→ **STATED TASK**
Output all of the records exactly as written.

*****

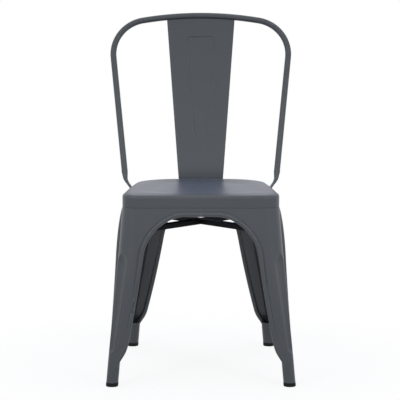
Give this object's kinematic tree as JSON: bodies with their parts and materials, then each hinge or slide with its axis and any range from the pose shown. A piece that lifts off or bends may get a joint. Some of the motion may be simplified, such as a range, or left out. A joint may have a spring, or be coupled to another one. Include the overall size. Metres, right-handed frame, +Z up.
{
  "type": "chair",
  "caption": "Stackable café side chair of pressed sheet steel with fluted splayed legs, a bent tube back hoop, a tapered sheet splat and rubber feet.",
  "frame": {"origin": "on the floor, under the middle of the chair's width and depth", "axes": "+Z up, -Y is the way the chair faces, +X to the right of a person who faces its front"},
  "size_m": [0.4514, 0.5132, 0.849],
  "materials": {
    "powder_coat": "matt powder coat, dark grey",
    "rivet": "steel rivets under the same dark grey powder coat",
    "rubber": "matt black"
  },
  "bodies": {
    "root": {"seat_pan": "powder_coat", "front_left_leg": "powder_coat", "front_right_leg": "powder_coat", "rear_left_leg": "powder_coat", "rear_right_leg": "powder_coat", "brace_bar_lower": "powder_coat", "brace_bar_upper": "powder_coat", "back_hoop": "powder_coat", "back_splat": "powder_coat", "hoop_rivets": "rivet", "splat_rivets": "rivet", "front_left_foot": "rubber", "front_right_foot": "rubber", "rear_left_foot": "rubber", "rear_right_foot": "rubber"}
  },
  "joints": []
}
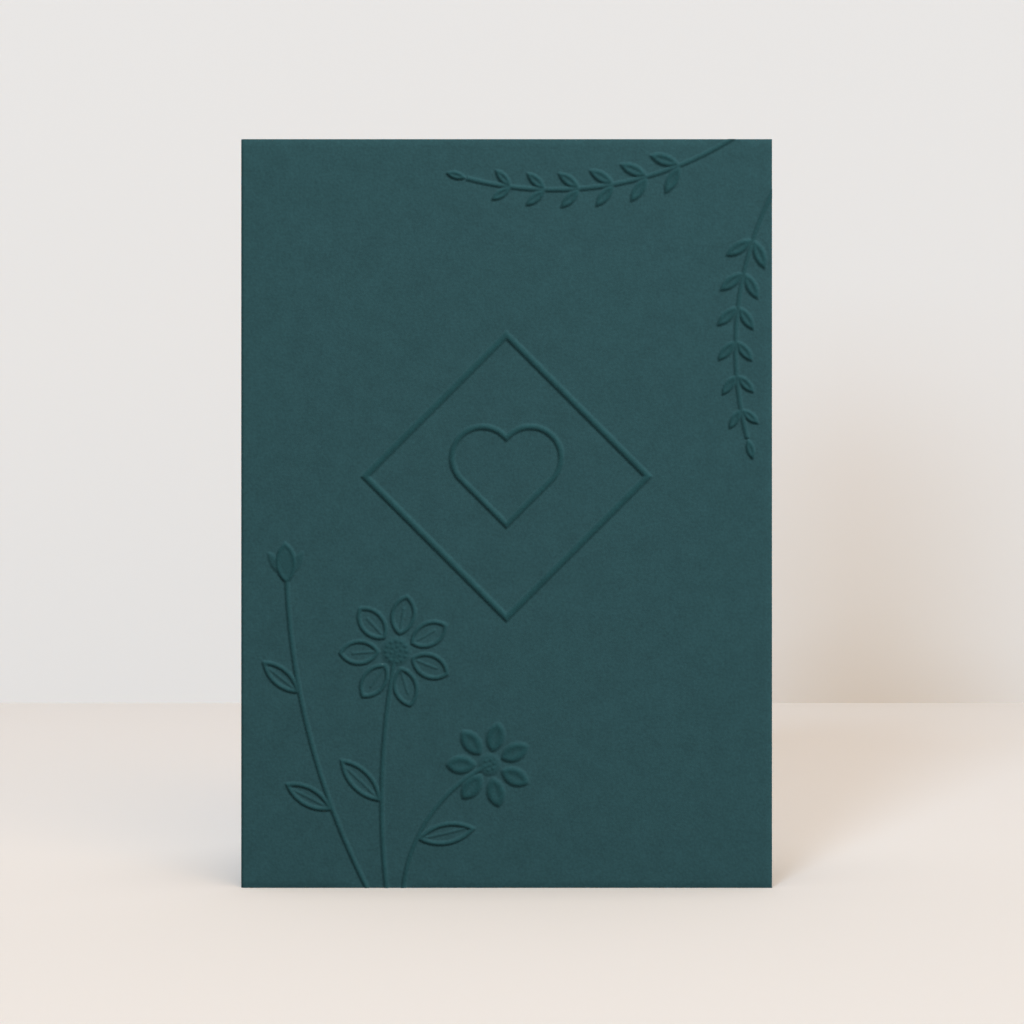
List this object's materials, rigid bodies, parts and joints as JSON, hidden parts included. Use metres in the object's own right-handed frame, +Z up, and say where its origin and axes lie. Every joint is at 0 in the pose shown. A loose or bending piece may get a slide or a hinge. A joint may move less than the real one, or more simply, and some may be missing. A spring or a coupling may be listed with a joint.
{
  "type": "folded greeting card",
  "caption": "Folded card of thick board standing open on its lower edges, with a raised diamond frame, heart, leafy branches and flowers on its front.",
  "frame": {"origin": "middle of the bounding box, on the surface that the card stands on", "axes": "+Z up along the fold; the embossed front leaf faces -Y; the fold is at the -X end and the leaves open towards +X"},
  "size_m": [0.105, 0.0686, 0.148],
  "materials": {
    "board": "uncoated dark teal board, matte, with a fine fibre tooth"
  },
  "bodies": {
    "root": {"card": "board"}
  },
  "joints": []
}
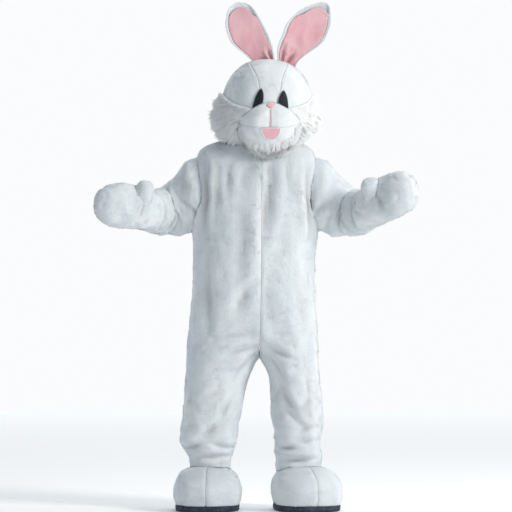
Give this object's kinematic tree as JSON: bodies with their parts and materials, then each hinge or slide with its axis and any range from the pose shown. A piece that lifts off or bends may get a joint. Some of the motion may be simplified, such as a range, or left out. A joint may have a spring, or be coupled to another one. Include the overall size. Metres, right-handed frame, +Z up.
{
  "type": "rabbit mascot costume",
  "caption": "Full-body white plush rabbit costume with round head, upright pink-lined ears, jumpsuit, mittens and boots, standing as worn.",
  "frame": {"origin": "between the wearer's shoulders, 1.504 m above the soles", "axes": "+Z up; the costume faces -Y; +X is on the viewer's right"},
  "size_m": [1.3366, 0.5451, 2.122],
  "materials": {
    "white_plush": "matte plush",
    "white_shag": "matte long pile",
    "white_velour": "matte short pile",
    "pink_velour": "matte short pile",
    "dark_mesh": "matte mesh",
    "dark_sole_cloth": "matte"
  },
  "bodies": {
    "root": {"suit_front_left": "white_plush", "suit_front_right": "white_plush", "suit_back_left": "white_plush", "suit_back_right": "white_plush", "sleeve_left": "white_plush", "sleeve_right": "white_plush", "mitten_left_palm": "white_plush", "mitten_left_back": "white_plush", "mitten_left_thumb": "white_plush", "mitten_right_palm": "white_plush", "mitten_right_back": "white_plush", "mitten_right_thumb": "white_plush", "boot_left_outer": "white_plush", "boot_left_inner": "white_plush", "boot_right_outer": "white_plush", "boot_right_inner": "white_plush", "head_gusset": "white_plush", "head_crown_left": "white_plush", "head_crown_right": "white_plush", "ear_left_back": "white_plush", "ear_right_back": "white_plush", "head_cheek_left": "white_shag", "head_cheek_right": "white_shag", "muzzle_pad_left": "white_velour", "muzzle_pad_right": "white_velour", "muzzle_jaw": "white_velour", "nose": "pink_velour", "nose_strip": "pink_velour", "mouth": "pink_velour", "ear_left_front": "pink_velour", "ear_right_front": "pink_velour", "eye_left": "dark_mesh", "eye_right": "dark_mesh", "boot_left_sole": "dark_sole_cloth", "boot_right_sole": "dark_sole_cloth"}
  },
  "joints": []
}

*****

→ **RESPONSE BELOW**
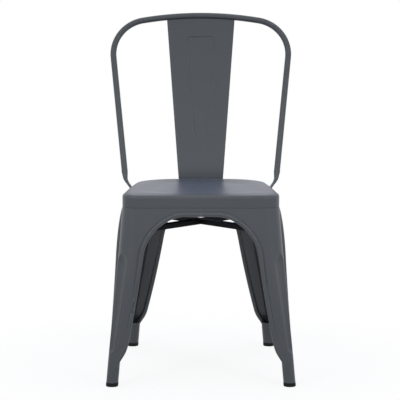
Give this object's kinematic tree as JSON: bodies with their parts and materials, then each hinge or slide with its axis and any range from the pose shown. A piece that lifts off or bends may get a joint. Some of the motion may be simplified, such as a range, or left out. A joint may have a spring, or be coupled to another one. Include the overall size. Metres, right-handed frame, +Z up.
{
  "type": "chair",
  "caption": "Stackable café side chair of pressed sheet steel with fluted splayed legs, a bent tube back hoop, a tapered sheet splat and rubber feet.",
  "frame": {"origin": "on the floor, under the middle of the chair's width and depth", "axes": "+Z up, -Y is the way the chair faces, +X to the right of a person who faces its front"},
  "size_m": [0.4514, 0.5132, 0.849],
  "materials": {
    "powder_coat": "matt powder coat, dark grey",
    "rivet": "steel rivets under the same dark grey powder coat",
    "rubber": "matt black"
  },
  "bodies": {
    "root": {"seat_pan": "powder_coat", "front_left_leg": "powder_coat", "front_right_leg": "powder_coat", "rear_left_leg": "powder_coat", "rear_right_leg": "powder_coat", "brace_bar_lower": "powder_coat", "brace_bar_upper": "powder_coat", "back_hoop": "powder_coat", "back_splat": "powder_coat", "hoop_rivets": "rivet", "splat_rivets": "rivet", "front_left_foot": "rubber", "front_right_foot": "rubber", "rear_left_foot": "rubber", "rear_right_foot": "rubber"}
  },
  "joints": []
}
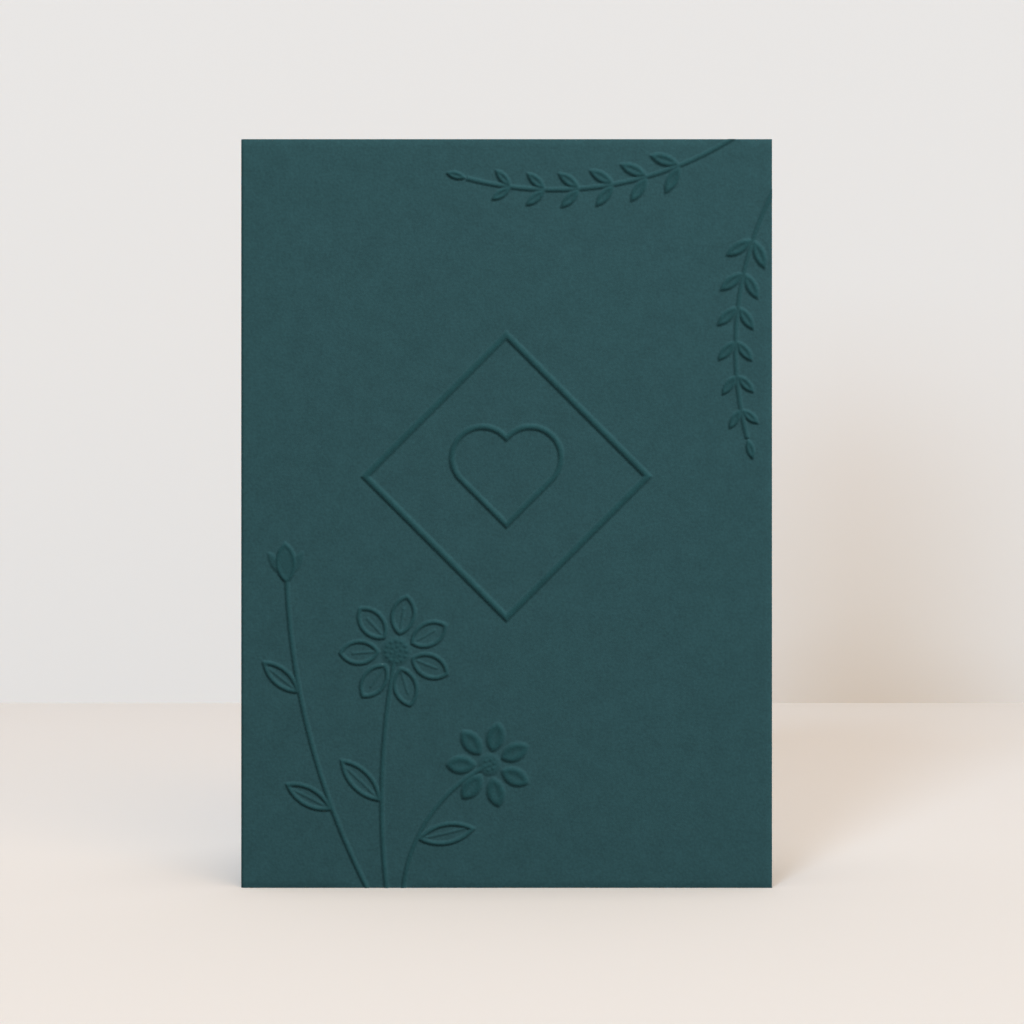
List this object's materials, rigid bodies, parts and joints as JSON, hidden parts included. Use metres in the object's own right-handed frame, +Z up, and say where its origin and axes lie. Every joint is at 0 in the pose shown. A loose or bending piece may get a slide or a hinge. A joint may move less than the real one, or more simply, and some may be missing. A spring or a coupling may be listed with a joint.
{
  "type": "folded greeting card",
  "caption": "Folded card of thick board standing open on its lower edges, with a raised diamond frame, heart, leafy branches and flowers on its front.",
  "frame": {"origin": "middle of the bounding box, on the surface that the card stands on", "axes": "+Z up along the fold; the embossed front leaf faces -Y; the fold is at the -X end and the leaves open towards +X"},
  "size_m": [0.105, 0.0686, 0.148],
  "materials": {
    "board": "uncoated dark teal board, matte, with a fine fibre tooth"
  },
  "bodies": {
    "root": {"card": "board"}
  },
  "joints": []
}
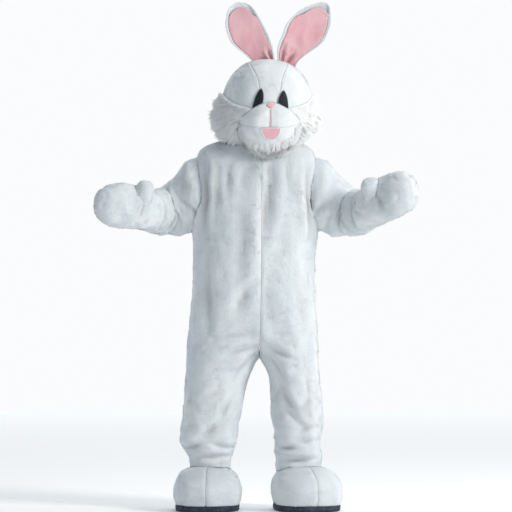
Give this object's kinematic tree as JSON: bodies with their parts and materials, then each hinge or slide with its axis and any range from the pose shown. A piece that lifts off or bends may get a joint. Some of the motion may be simplified, such as a range, or left out. A joint may have a spring, or be coupled to another one. Include the overall size. Metres, right-handed frame, +Z up.
{
  "type": "rabbit mascot costume",
  "caption": "Full-body white plush rabbit costume with round head, upright pink-lined ears, jumpsuit, mittens and boots, standing as worn.",
  "frame": {"origin": "between the wearer's shoulders, 1.504 m above the soles", "axes": "+Z up; the costume faces -Y; +X is on the viewer's right"},
  "size_m": [1.3366, 0.5451, 2.122],
  "materials": {
    "white_plush": "matte plush",
    "white_shag": "matte long pile",
    "white_velour": "matte short pile",
    "pink_velour": "matte short pile",
    "dark_mesh": "matte mesh",
    "dark_sole_cloth": "matte"
  },
  "bodies": {
    "root": {"suit_front_left": "white_plush", "suit_front_right": "white_plush", "suit_back_left": "white_plush", "suit_back_right": "white_plush", "sleeve_left": "white_plush", "sleeve_right": "white_plush", "mitten_left_palm": "white_plush", "mitten_left_back": "white_plush", "mitten_left_thumb": "white_plush", "mitten_right_palm": "white_plush", "mitten_right_back": "white_plush", "mitten_right_thumb": "white_plush", "boot_left_outer": "white_plush", "boot_left_inner": "white_plush", "boot_right_outer": "white_plush", "boot_right_inner": "white_plush", "head_gusset": "white_plush", "head_crown_left": "white_plush", "head_crown_right": "white_plush", "ear_left_back": "white_plush", "ear_right_back": "white_plush", "head_cheek_left": "white_shag", "head_cheek_right": "white_shag", "muzzle_pad_left": "white_velour", "muzzle_pad_right": "white_velour", "muzzle_jaw": "white_velour", "nose": "pink_velour", "nose_strip": "pink_velour", "mouth": "pink_velour", "ear_left_front": "pink_velour", "ear_right_front": "pink_velour", "eye_left": "dark_mesh", "eye_right": "dark_mesh", "boot_left_sole": "dark_sole_cloth", "boot_right_sole": "dark_sole_cloth"}
  },
  "joints": []
}